▸ **Problem**
Repeat each line exactly, leaving nothing out.

▸ **Supplied information**
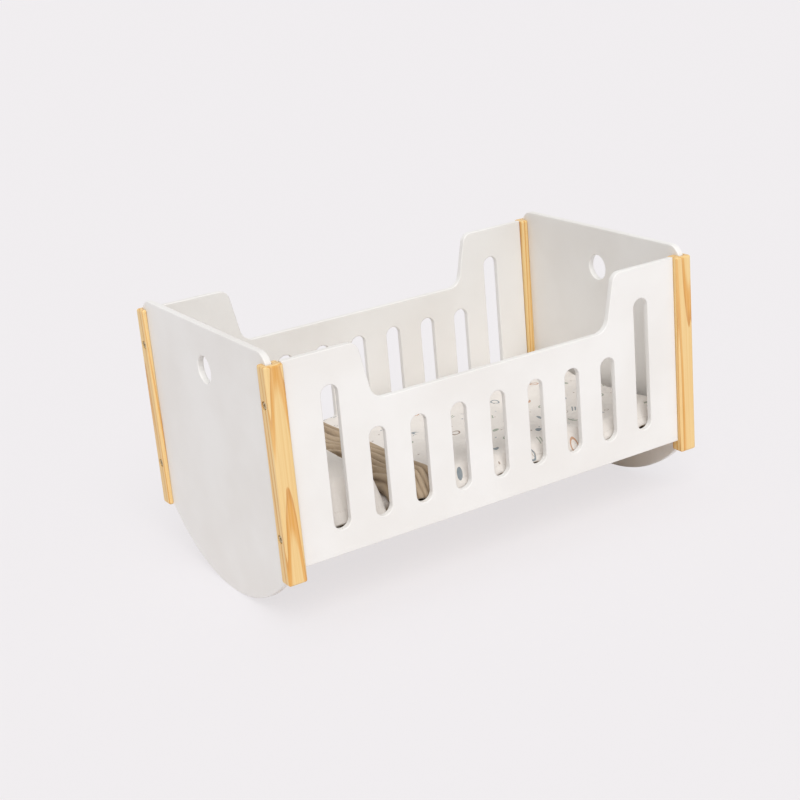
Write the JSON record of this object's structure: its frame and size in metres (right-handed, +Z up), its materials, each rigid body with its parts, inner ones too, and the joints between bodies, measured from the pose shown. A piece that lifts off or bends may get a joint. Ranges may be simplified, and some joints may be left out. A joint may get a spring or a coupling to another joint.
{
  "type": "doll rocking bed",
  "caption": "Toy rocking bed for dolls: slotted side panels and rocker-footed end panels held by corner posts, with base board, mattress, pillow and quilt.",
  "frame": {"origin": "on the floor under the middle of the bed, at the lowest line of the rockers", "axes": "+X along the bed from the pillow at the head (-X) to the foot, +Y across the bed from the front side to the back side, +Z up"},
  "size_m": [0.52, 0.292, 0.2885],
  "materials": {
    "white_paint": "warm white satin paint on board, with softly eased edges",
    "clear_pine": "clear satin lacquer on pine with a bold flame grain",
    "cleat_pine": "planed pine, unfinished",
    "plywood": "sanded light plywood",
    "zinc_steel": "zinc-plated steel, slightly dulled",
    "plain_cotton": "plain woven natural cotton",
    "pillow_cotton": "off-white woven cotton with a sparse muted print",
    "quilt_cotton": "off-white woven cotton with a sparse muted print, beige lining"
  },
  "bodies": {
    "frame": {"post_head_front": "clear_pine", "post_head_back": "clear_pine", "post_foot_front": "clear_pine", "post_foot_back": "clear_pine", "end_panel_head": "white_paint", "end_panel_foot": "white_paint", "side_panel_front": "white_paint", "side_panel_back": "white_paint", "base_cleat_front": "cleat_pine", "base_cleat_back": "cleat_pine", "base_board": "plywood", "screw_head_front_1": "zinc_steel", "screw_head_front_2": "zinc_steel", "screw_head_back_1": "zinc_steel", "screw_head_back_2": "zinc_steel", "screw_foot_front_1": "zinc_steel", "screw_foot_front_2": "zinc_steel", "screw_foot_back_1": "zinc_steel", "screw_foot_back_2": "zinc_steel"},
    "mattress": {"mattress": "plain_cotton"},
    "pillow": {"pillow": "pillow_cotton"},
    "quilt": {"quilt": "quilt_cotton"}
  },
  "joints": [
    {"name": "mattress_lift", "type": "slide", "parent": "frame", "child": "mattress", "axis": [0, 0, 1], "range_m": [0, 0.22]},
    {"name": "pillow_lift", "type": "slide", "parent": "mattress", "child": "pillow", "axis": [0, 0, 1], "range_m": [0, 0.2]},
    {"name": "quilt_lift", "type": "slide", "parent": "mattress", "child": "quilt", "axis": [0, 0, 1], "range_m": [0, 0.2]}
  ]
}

▸ **Solution to the problem**
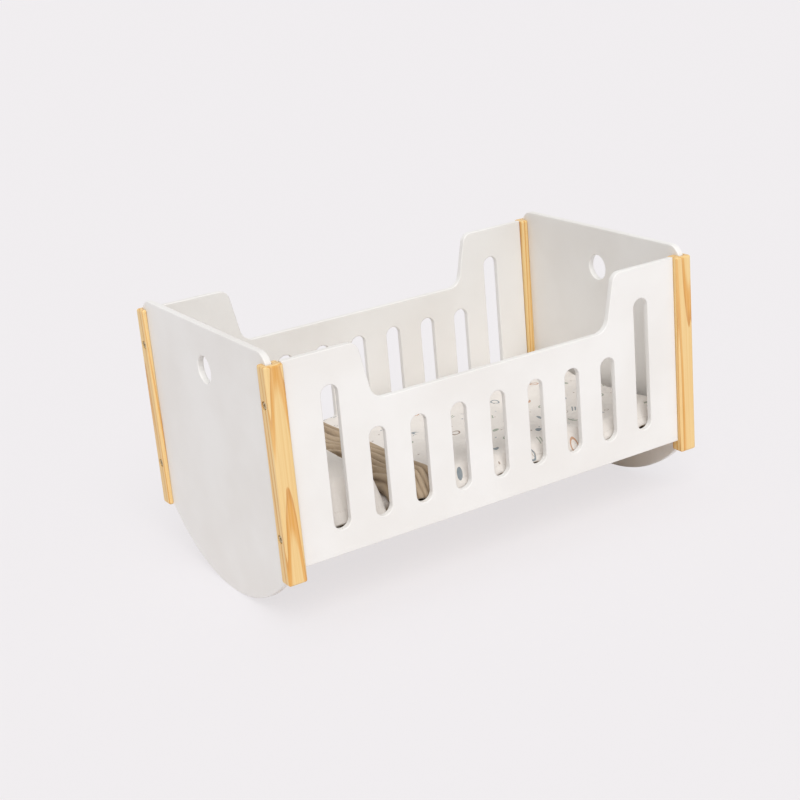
Write the JSON record of this object's structure: its frame and size in metres (right-handed, +Z up), its materials, each rigid body with its parts, inner ones too, and the joints between bodies, measured from the pose shown. A piece that lifts off or bends may get a joint. Ranges may be simplified, and some joints may be left out. A joint may get a spring or a coupling to another joint.
{
  "type": "doll rocking bed",
  "caption": "Toy rocking bed for dolls: slotted side panels and rocker-footed end panels held by corner posts, with base board, mattress, pillow and quilt.",
  "frame": {"origin": "on the floor under the middle of the bed, at the lowest line of the rockers", "axes": "+X along the bed from the pillow at the head (-X) to the foot, +Y across the bed from the front side to the back side, +Z up"},
  "size_m": [0.52, 0.292, 0.2885],
  "materials": {
    "white_paint": "warm white satin paint on board, with softly eased edges",
    "clear_pine": "clear satin lacquer on pine with a bold flame grain",
    "cleat_pine": "planed pine, unfinished",
    "plywood": "sanded light plywood",
    "zinc_steel": "zinc-plated steel, slightly dulled",
    "plain_cotton": "plain woven natural cotton",
    "pillow_cotton": "off-white woven cotton with a sparse muted print",
    "quilt_cotton": "off-white woven cotton with a sparse muted print, beige lining"
  },
  "bodies": {
    "frame": {"post_head_front": "clear_pine", "post_head_back": "clear_pine", "post_foot_front": "clear_pine", "post_foot_back": "clear_pine", "end_panel_head": "white_paint", "end_panel_foot": "white_paint", "side_panel_front": "white_paint", "side_panel_back": "white_paint", "base_cleat_front": "cleat_pine", "base_cleat_back": "cleat_pine", "base_board": "plywood", "screw_head_front_1": "zinc_steel", "screw_head_front_2": "zinc_steel", "screw_head_back_1": "zinc_steel", "screw_head_back_2": "zinc_steel", "screw_foot_front_1": "zinc_steel", "screw_foot_front_2": "zinc_steel", "screw_foot_back_1": "zinc_steel", "screw_foot_back_2": "zinc_steel"},
    "mattress": {"mattress": "plain_cotton"},
    "pillow": {"pillow": "pillow_cotton"},
    "quilt": {"quilt": "quilt_cotton"}
  },
  "joints": [
    {"name": "mattress_lift", "type": "slide", "parent": "frame", "child": "mattress", "axis": [0, 0, 1], "range_m": [0, 0.22]},
    {"name": "pillow_lift", "type": "slide", "parent": "mattress", "child": "pillow", "axis": [0, 0, 1], "range_m": [0, 0.2]},
    {"name": "quilt_lift", "type": "slide", "parent": "mattress", "child": "quilt", "axis": [0, 0, 1], "range_m": [0, 0.2]}
  ]
}